(WORK TO BE COMPLETED): Go through the listing below and gather every line with the word "this".

:: EXTRACTED RECORDS

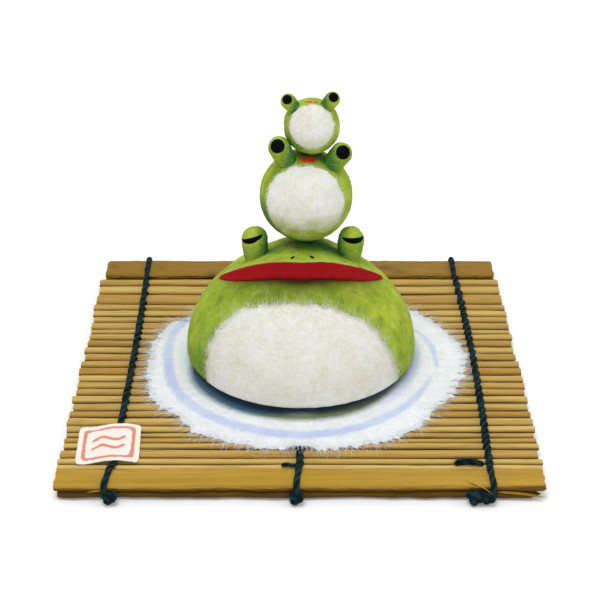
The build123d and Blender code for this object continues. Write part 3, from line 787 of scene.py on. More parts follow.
def pond_paint(tree, place, colour):
    """The pond's thin washes: a pale blue ring, an inner ring at the right, tints and a shadow."""
    edge = add(tree, "ShaderNodeTexNoise", {"Vector": place, "Scale": paint_edge, "Detail": 3.0})
    edge = add(tree, "ShaderNodeMath", {0: edge, 1: 0.5}, operation="SUBTRACT")
    turn = add(tree, "ShaderNodeAttribute", out=2, attribute_name="turn")
    ring = add(tree, "ShaderNodeAttribute", out=2, attribute_name="ring")
    ring = add(tree, "ShaderNodeMath", {0: ring}, operation="ABSOLUTE")
    ring = add(tree, "ShaderNodeMath", {0: edge, 1: 1.2, 2: ring}, operation="MULTIPLY_ADD")
    band = add(tree, "ShaderNodeMapRange", {"Value": ring, "From Min": 1.35, "From Max": 0.6})
    brush = add(tree, "ShaderNodeTexNoise", {"Vector": place, "Scale": brush_patch, "Detail": 4.0})
    uneven = add(tree, "ShaderNodeMapRange", {"Value": brush, "From Min": 0.35, "From Max": 0.6,
                                              "To Min": 0.7, "To Max": 1.05})
    wash = add(tree, "ShaderNodeAttribute", out=2, attribute_name="wash")
    band = add(tree, "ShaderNodeMath", {0: band, 1: wash}, operation="MULTIPLY")
    band = add(tree, "ShaderNodeMath", {0: band, 1: uneven}, operation="MULTIPLY", use_clamp=True)
    foot = add(tree, "ShaderNodeAttribute", out=2, attribute_name="foot")
    foot = add(tree, "ShaderNodeMath", {0: edge, 1: 1.5, 2: foot}, operation="MULTIPLY_ADD")
    left = add(tree, "ShaderNodeMapRange", {"Value": turn, "From Min": 0.6, "From Max": -0.4})
    tint = add(tree, "ShaderNodeMapRange", {"Value": foot, "From Min": 7.6, "From Max": 3.6, "To Max": 0.35})
    tint = add(tree, "ShaderNodeMath", {0: tint, 1: left}, operation="MULTIPLY")
    inner = add(tree, "ShaderNodeMapRange", {"Value": foot, "From Min": 6.4, "From Max": 4.4, "To Max": 0.6})
    right = add(tree, "ShaderNodeMapRange", {"Value": turn, "From Min": 0.5, "From Max": 1.0})
    inner = add(tree, "ShaderNodeMath", {0: inner, 1: right}, operation="MULTIPLY")
    layers = [(band, ring_blue), (tint, pond_turquoise), (inner, ring_blue)]
    for mark, paint, spread in (("olive", shadow_olive, 1.5), ("navy", shadow_navy, 1.6)):
        shadow = add(tree, "ShaderNodeAttribute", out=2, attribute_name=mark)
        shadow = add(tree, "ShaderNodeMath", {0: edge, 1: shadow}, operation="ADD")
        shadow = add(tree, "ShaderNodeMapRange", {"Value": shadow, "From Min": spread, "From Max": -spread,
                                                  "To Max": 0.95})
        layers.append((shadow, paint))
    for share, paint in layers:
        colour = add(tree, "ShaderNodeMix", {0: share, 6: colour, 7: linear(paint)}, out=2, data_type="RGBA")
    return colour


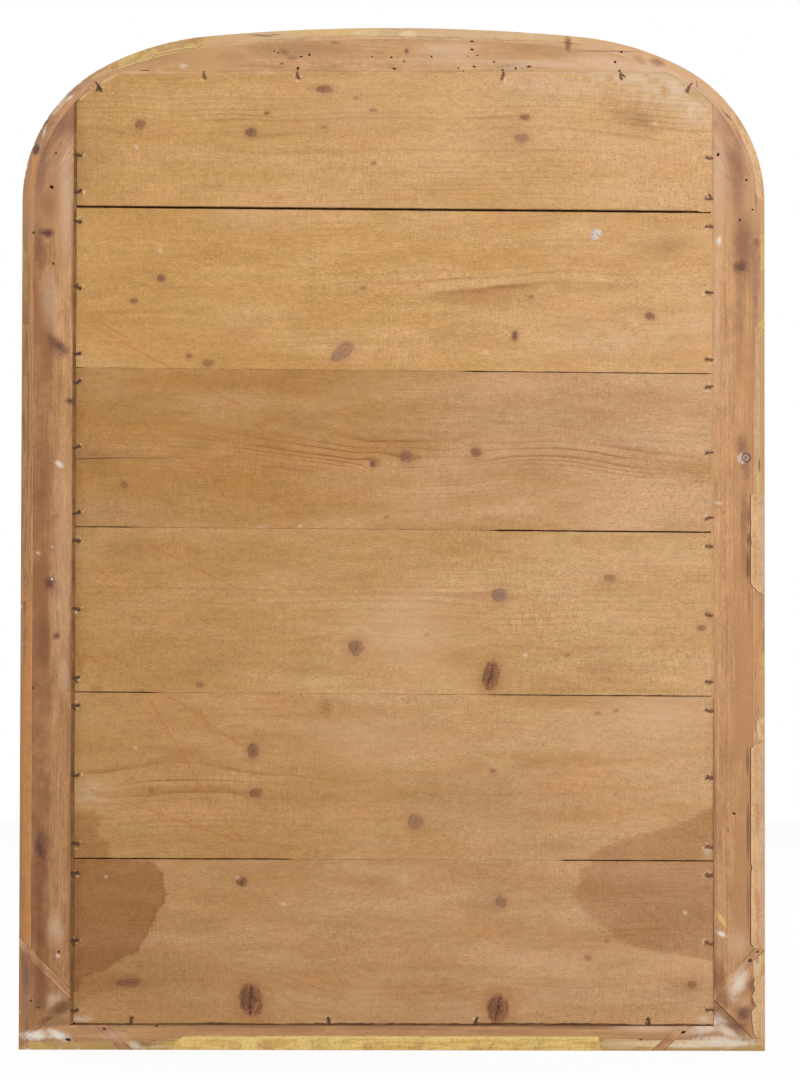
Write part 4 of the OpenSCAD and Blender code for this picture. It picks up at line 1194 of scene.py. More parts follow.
def giltCoat(tree, inward):  # its colour, metal, roughness and height
    look = giltLook
    x, y, z = tree.parts(tree.place)
    tarnish = tree.noise(13, 4, roughness=0.6)
    rub = tree.noise(48, 5, roughness=0.68)
    ridge = tree.fall(y, cadBox[0].y + 0.5 * mm, cadBox[0].y + look["crestTop"])
    rubbed = rub + ridge * 0.09
    colour = tree.coat(tint(*look["leaf"]), look["tarnished"], tree.rise(tarnish, 0.38, 0.72) * 0.7)
    laps = None
    for axis in (x, z):  # the squares that the leaf was laid in
        share = (axis / look["leafSize"] + (tarnish - 0.5) * 0.05).part()
        line = tree.fall(share.least(1 - share), 0.0, 0.012)
        laps = line if laps is None else laps.most(line)
    colour = tree.shade(colour, 1 - laps * 0.22)
    bole = tree.rise(rubbed, 0.585, 0.66)
    bare = tree.rise(rubbed, 0.69, 0.72)
    edge = tree.add("TexVoronoi", {"feature": "DISTANCE_TO_EDGE"},
                    {"Vector": tree.place, "Scale": look["crackScale"]})
    crack = tree.fall(edge, 0.0, 0.02) * tree.patchy(0.52, 0.62, 11, 2)
    dust = tree.patchy(0.3, 0.8, 90, 4) * 0.25
    if inward is not None:
        for quirk in look["quirks"]:
            dust = dust.most(tree.fall(abs(inward - quirk), 0.6 * mm, 2.4 * mm) * 0.75)
        low, high = look["channel"]
        dust = dust.most(tree.between(inward, low, high, 0.4 * mm) * 0.6)
    colour = tree.coat(colour, look["bole"], bole * 0.75)
    colour = tree.coat(colour, look["gesso"], bare)
    colour = tree.coat(colour, look["dust"], dust.most(crack * 0.8))
    metal = (1 - bole * 0.6) * (1 - bare) * (1 - dust * 0.8)
    rough = look["roughness"] + bole * 0.22 + bare * 0.4 + dust * 0.35 + tarnish * 0.12
    height = rub * 0.4 - bare * 0.5 - crack * 0.7
    return colour, metal, rough, height


def giltFinish(name, node=None):
    tree = Tree(name)
    inward = followFrame(tree, node)[0] if node else None
    colour, metal, rough, height = giltCoat(tree, inward)
    return tree.finish({"Base Color": colour, "Metallic": metal, "Roughness": rough,
                        "Specular IOR Level": giltLook["specular"],
                        "Normal": tree.bump(height, 0.45, giltLook["bump"])})


# Crest: its back is a strip of bare and painted wood, its side is ochre over gesso, its front is gilt.
# The strip's outer paint has a reach in mm and a share; ochre and gesso say how much of each is left.
strips = table(("tone", "deep", "inner", "outer", "reach", "outerShare", "ochre", "gesso"), {
    "stile_right": ((184, 132, 86), (158, 108, 66), (202, 144, 94), (158, 118, 74), 8.5, 0.6, 0.0, 0.12),
    "corner_right": ((190, 142, 104), (150, 106, 82), (212, 152, 102), (152, 114, 88), 7, 0.6, 0.15, 0.5),
    "shoulder_right": ((204, 160, 108), (180, 134, 84), (196, 148, 102), (200, 166, 104), 11, 0.6, 0.6, 0.3),
    "crown": ((208, 168, 124), (190, 146, 102), (204, 158, 112), (216, 182, 140), 10, 0.6, 0.12, 0.2),
    "shoulder_left": ((214, 170, 126), (196, 150, 108), (210, 165, 122), (210, 166, 120), 6, 0.4, 0.0, 0.15),
    "corner_left": ((208, 162, 120), (182, 134, 100), (196, 146, 112), (216, 172, 124), 8, 0.6, 0.1, 0.3),
    "stile_left": ((190, 145, 104), (162, 118, 80), (202, 156, 112), (194, 154, 106), 8, 0.6, 0.2, 0.2),
    "bottom_rail": ((188, 144, 98), (160, 116, 76), (182, 136, 92), (206, 172, 104), 11, 0.5, 0.3, 0.3),
})
stripLook = {
    # line is a painted highlight along the strip's inner edge
    "ochre": (208, 174, 100), "gesso": (232, 218, 198), "ochreSide": (196, 158, 92), "line": (222, 172, 126),
    "wood": (150, 104, 64), "late": (146, 96, 60), "figure": 0.3, "ring": 3.4 * mm, "roughness": 0.62,
    "fleckReach": 2.2 * mm, "highlightWidth": 0.9 * mm, "outerWaver": 16 * mm, "bump": 0.6 * mm, "worn": 0.6,
}
stripMarks = {  # as the frame's marks, but only on the strip
    "dusk": [
        (754, 250, 7, 80, 0.7), (752, 345, 3, 70, 0.5), (29, 225, 4, 26, 0.3), (751.5, 440, 2, 55, 0.5),
        (762, 560, 2, 70, 0.5), (28, 985, 8, 34, 0.6), (748, 190, 6, 30, 0.4),
    ],
    "russet": [(30, 770, 8, 190, 0.85), (29, 930, 8, 40, 0.6)],
    "orange": [
        (33.5, 190, 2.6, 62, 0.8), (33.4, 650, 1.6, 60, 0.5), (31, 872, 5, 40, 0.35),
        (757, 165, 4, 40, 0.5, -12), (757, 655, 5, 60, 0.45), (757, 250, 3, 60, 0.35),
        (33, 500, 2.5, 90, 0.4),
    ],
    "ochre": [
        (146, 55, 30, 7, 0.75, -20), (190, 43, 24, 4, 0.5, -10), (186, 1042, 14, 9, 0.6, 30),
        (390, 1043, 215, 4.5, 0.95), (25.5, 250, 3.5, 60, 0.3), (759, 500, 2, 40, 0.5),
        (760, 850, 3, 80, 0.5), (757, 1014, 4, 12, 0.6), (330, 31, 60, 4, 0.4), (758, 905, 5, 36, 0.5),
    ],
    "cream": [
        (408, 33.5, 9, 3.6, 0.65), (688, 1044, 70, 4, 0.95), (622, 1043, 22, 7, 0.5),
        (757, 960, 5, 22, 0.5), (757, 420, 3, 80, 0.2), (760, 730, 4, 10, 0.5, 20),
        (60, 105, 14, 3, 0.5, -50), (104, 72, 16, 2.2, 0.7, -28), (366, 33, 14, 4, 0.35),
        (150, 1047, 30, 1.5, 0.5), (757, 985, 3, 6, 0.5), (28, 945, 5, 8, 0.6, 40), (759, 925, 2, 5, 0.7),
    ],
    "dark": [
        (25, 215, 4, 36, 0.5), (36, 149, 3.5, 6, 0.8, 15), (26, 300, 4, 60, 0.3), (759.6, 465, 1.2, 7, 0.6),
        (762, 498, 1.5, 4, 0.7), (755.5, 782, 1.6, 2, 0.9), (764, 895, 0.8, 8, 0.6),
        (763.6, 640, 0.8, 14, 0.5), (45, 122, 5, 1.6, 0.6, -52), (120, 64.5, 8, 1.1, 0.6, -22),
        (24, 590, 2, 24, 0.5), (29, 645, 6, 26, 0.4), (29, 795, 6, 24, 0.4), (29, 885, 6, 32, 0.3),
        (29, 480, 6, 34, 0.4), (25, 966, 4, 24, 0.5), (262, 34.6, 13, 0.7, 0.5, 4), (757.5, 960, 2, 5, 0.4),
    ],
}
stripPaints = {"orange": (208, 142, 82), "ochre": (218, 184, 104), "cream": (232, 204, 160),
               "dark": (92, 66, 44), "dusk": (158, 112, 86), "russet": (194, 130, 74)}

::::

(RESPONSE):
The build123d and Blender code for this object continues. Write part 3, from line 787 of scene.py on. More parts follow.
Write part 4 of the OpenSCAD and Blender code for this picture. It picks up at line 1194 of scene.py. More parts follow.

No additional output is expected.